BEGIN
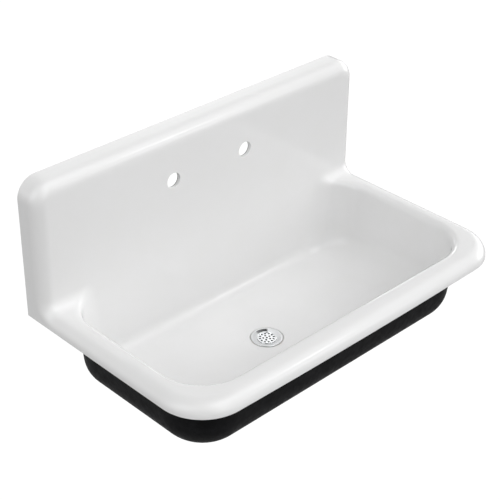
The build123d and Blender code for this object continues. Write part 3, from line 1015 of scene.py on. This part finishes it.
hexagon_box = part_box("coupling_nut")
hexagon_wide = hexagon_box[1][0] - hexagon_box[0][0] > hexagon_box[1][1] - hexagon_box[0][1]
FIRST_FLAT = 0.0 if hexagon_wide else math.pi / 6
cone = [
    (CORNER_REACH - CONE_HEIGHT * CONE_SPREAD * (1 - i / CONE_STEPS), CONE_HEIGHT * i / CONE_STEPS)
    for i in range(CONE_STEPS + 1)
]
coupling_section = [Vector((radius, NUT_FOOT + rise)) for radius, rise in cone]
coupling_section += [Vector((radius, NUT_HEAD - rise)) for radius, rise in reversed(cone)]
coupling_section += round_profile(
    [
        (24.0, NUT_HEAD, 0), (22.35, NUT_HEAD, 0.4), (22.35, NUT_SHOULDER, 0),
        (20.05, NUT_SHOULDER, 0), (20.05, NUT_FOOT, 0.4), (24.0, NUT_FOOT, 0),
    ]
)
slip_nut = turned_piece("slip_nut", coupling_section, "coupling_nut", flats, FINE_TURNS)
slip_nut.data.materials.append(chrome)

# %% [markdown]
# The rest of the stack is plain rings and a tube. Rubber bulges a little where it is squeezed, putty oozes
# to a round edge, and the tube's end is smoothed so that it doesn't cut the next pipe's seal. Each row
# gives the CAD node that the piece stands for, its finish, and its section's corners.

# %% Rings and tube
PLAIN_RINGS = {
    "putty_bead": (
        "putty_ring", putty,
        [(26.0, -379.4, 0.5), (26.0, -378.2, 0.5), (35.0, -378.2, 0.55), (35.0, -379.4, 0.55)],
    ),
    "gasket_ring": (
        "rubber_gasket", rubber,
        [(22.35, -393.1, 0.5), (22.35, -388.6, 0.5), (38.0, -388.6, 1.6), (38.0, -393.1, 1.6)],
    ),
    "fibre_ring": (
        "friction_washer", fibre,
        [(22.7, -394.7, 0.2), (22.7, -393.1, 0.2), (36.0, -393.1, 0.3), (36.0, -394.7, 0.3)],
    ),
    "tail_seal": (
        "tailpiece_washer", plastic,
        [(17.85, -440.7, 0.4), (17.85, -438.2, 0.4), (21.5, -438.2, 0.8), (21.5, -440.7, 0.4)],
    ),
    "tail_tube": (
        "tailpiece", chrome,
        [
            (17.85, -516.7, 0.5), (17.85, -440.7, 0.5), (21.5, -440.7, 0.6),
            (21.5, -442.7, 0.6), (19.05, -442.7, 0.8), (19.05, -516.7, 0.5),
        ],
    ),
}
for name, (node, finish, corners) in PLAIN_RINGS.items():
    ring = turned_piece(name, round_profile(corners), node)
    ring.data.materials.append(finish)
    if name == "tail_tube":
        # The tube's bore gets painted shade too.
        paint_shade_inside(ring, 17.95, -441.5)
END
TO DO: Each line of the material must be restated exactly.

FINISHED EXERCISE:
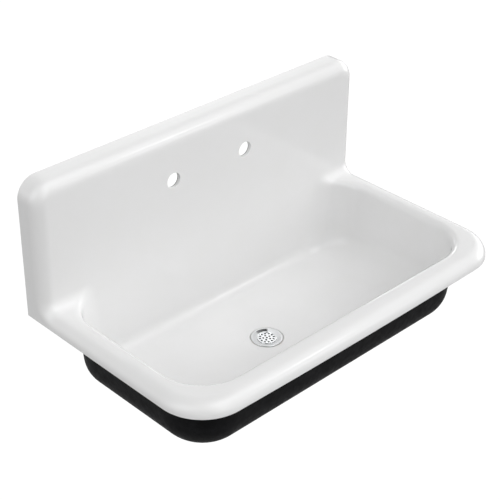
The build123d and Blender code for this object continues. Write part 3, from line 1015 of scene.py on. This part finishes it.
hexagon_box = part_box("coupling_nut")
hexagon_wide = hexagon_box[1][0] - hexagon_box[0][0] > hexagon_box[1][1] - hexagon_box[0][1]
FIRST_FLAT = 0.0 if hexagon_wide else math.pi / 6
cone = [
    (CORNER_REACH - CONE_HEIGHT * CONE_SPREAD * (1 - i / CONE_STEPS), CONE_HEIGHT * i / CONE_STEPS)
    for i in range(CONE_STEPS + 1)
]
coupling_section = [Vector((radius, NUT_FOOT + rise)) for radius, rise in cone]
coupling_section += [Vector((radius, NUT_HEAD - rise)) for radius, rise in reversed(cone)]
coupling_section += round_profile(
    [
        (24.0, NUT_HEAD, 0), (22.35, NUT_HEAD, 0.4), (22.35, NUT_SHOULDER, 0),
        (20.05, NUT_SHOULDER, 0), (20.05, NUT_FOOT, 0.4), (24.0, NUT_FOOT, 0),
    ]
)
slip_nut = turned_piece("slip_nut", coupling_section, "coupling_nut", flats, FINE_TURNS)
slip_nut.data.materials.append(chrome)

# %% [markdown]
# The rest of the stack is plain rings and a tube. Rubber bulges a little where it is squeezed, putty oozes
# to a round edge, and the tube's end is smoothed so that it doesn't cut the next pipe's seal. Each row
# gives the CAD node that the piece stands for, its finish, and its section's corners.

# %% Rings and tube
PLAIN_RINGS = {
    "putty_bead": (
        "putty_ring", putty,
        [(26.0, -379.4, 0.5), (26.0, -378.2, 0.5), (35.0, -378.2, 0.55), (35.0, -379.4, 0.55)],
    ),
    "gasket_ring": (
        "rubber_gasket", rubber,
        [(22.35, -393.1, 0.5), (22.35, -388.6, 0.5), (38.0, -388.6, 1.6), (38.0, -393.1, 1.6)],
    ),
    "fibre_ring": (
        "friction_washer", fibre,
        [(22.7, -394.7, 0.2), (22.7, -393.1, 0.2), (36.0, -393.1, 0.3), (36.0, -394.7, 0.3)],
    ),
    "tail_seal": (
        "tailpiece_washer", plastic,
        [(17.85, -440.7, 0.4), (17.85, -438.2, 0.4), (21.5, -438.2, 0.8), (21.5, -440.7, 0.4)],
    ),
    "tail_tube": (
        "tailpiece", chrome,
        [
            (17.85, -516.7, 0.5), (17.85, -440.7, 0.5), (21.5, -440.7, 0.6),
            (21.5, -442.7, 0.6), (19.05, -442.7, 0.8), (19.05, -516.7, 0.5),
        ],
    ),
}
for name, (node, finish, corners) in PLAIN_RINGS.items():
    ring = turned_piece(name, round_profile(corners), node)
    ring.data.materials.append(finish)
    if name == "tail_tube":
        # The tube's bore gets painted shade too.
        paint_shade_inside(ring, 17.95, -441.5)